There are about 300 sensors on the car, which, along with the on-board video and radio feeds in its “brain”, its electronic control unit (ECU), produce one and a half terabytes of data over a typical race weekend.

“Our challenge as a team,” says Green, “is to get all that data back and combine it to spot anomalies, and so on. A lot of strategy work takes place in simulating the races. We do about 300 million simulations of the race before we see the green light on Sunday afternoons.”

For the drivers, such as Lando Norris and Daniel Ricciardo, that means taking in information such as: if it starts raining on the first lap, this is what we recommend you do. “Those decisions have to make in as little as three seconds,” says Green.

For the team members working with the race data, Alteryx’s value is that “it gives people time to focus on the output and the results, and working and collaborating with other people rather than manually munging the data”, he says.
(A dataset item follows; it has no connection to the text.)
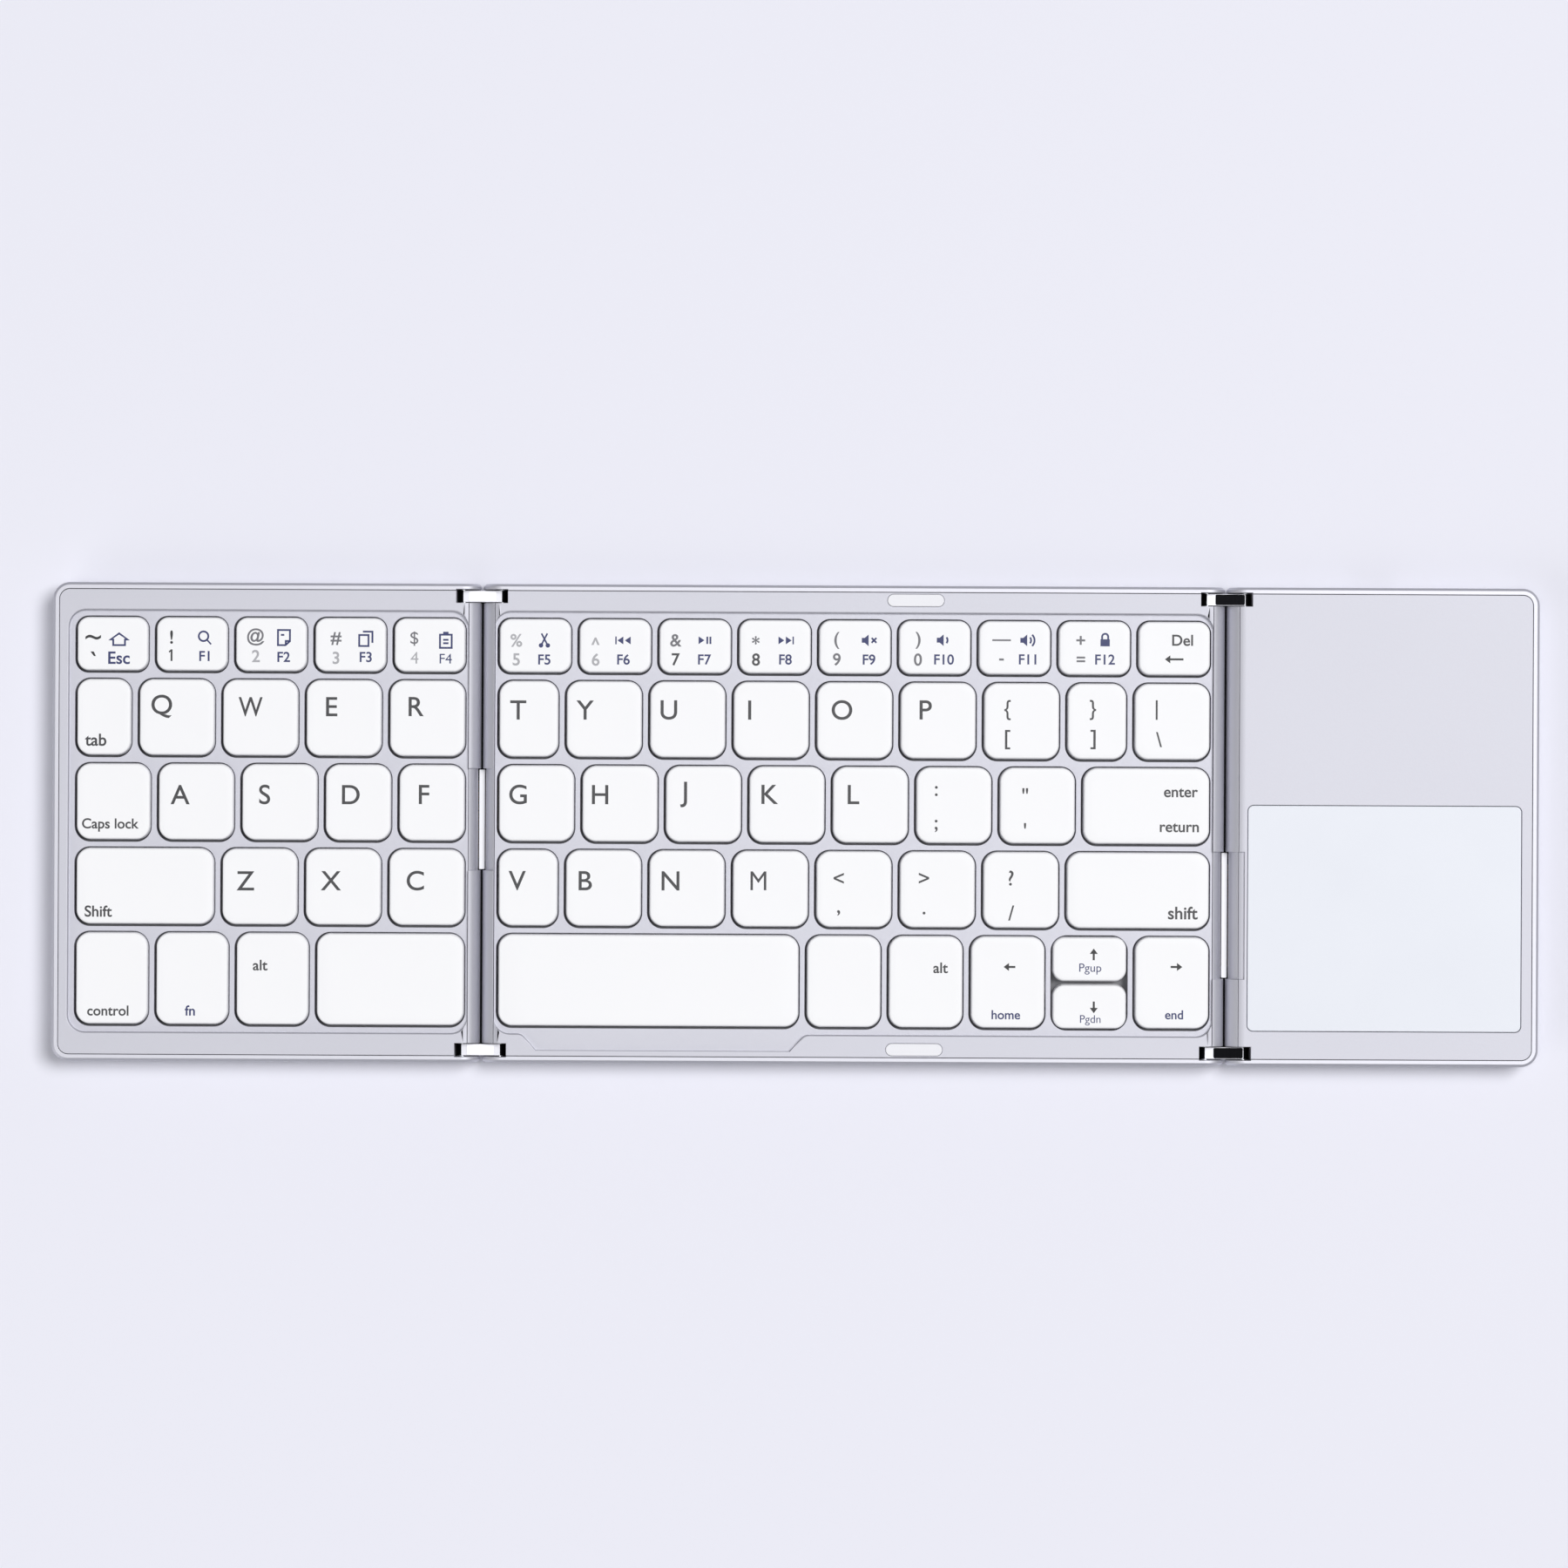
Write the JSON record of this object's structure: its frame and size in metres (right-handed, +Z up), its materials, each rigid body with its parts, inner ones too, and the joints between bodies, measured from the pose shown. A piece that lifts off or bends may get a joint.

An additional, and differentiating, benefit of Alteryx, says Green, is the “unique” capability that the supplier delivers with geo-data. This means they can connect McLaren fans with their commercial partners. “So, if one of our lifestyle partners has a location in a city and we can see that a lot of our fans are based in that area, we might go and do a fan engagement at their headquarters, regional offices, or one of their stores, or equivalent,” he says.

By this Green means Alteryx datasets, using geo-data to help McLaren understand what race venues are closest to their fans and how to build experiences close to them. Alteryx Data Sets are available to their users through their install platform. An Alteryx spokesperson says the datasets are either “location intelligence or consumer intelligence packages and consist of  data from providers such as mapbox, Tom Tom, Experian and Digital Globe”.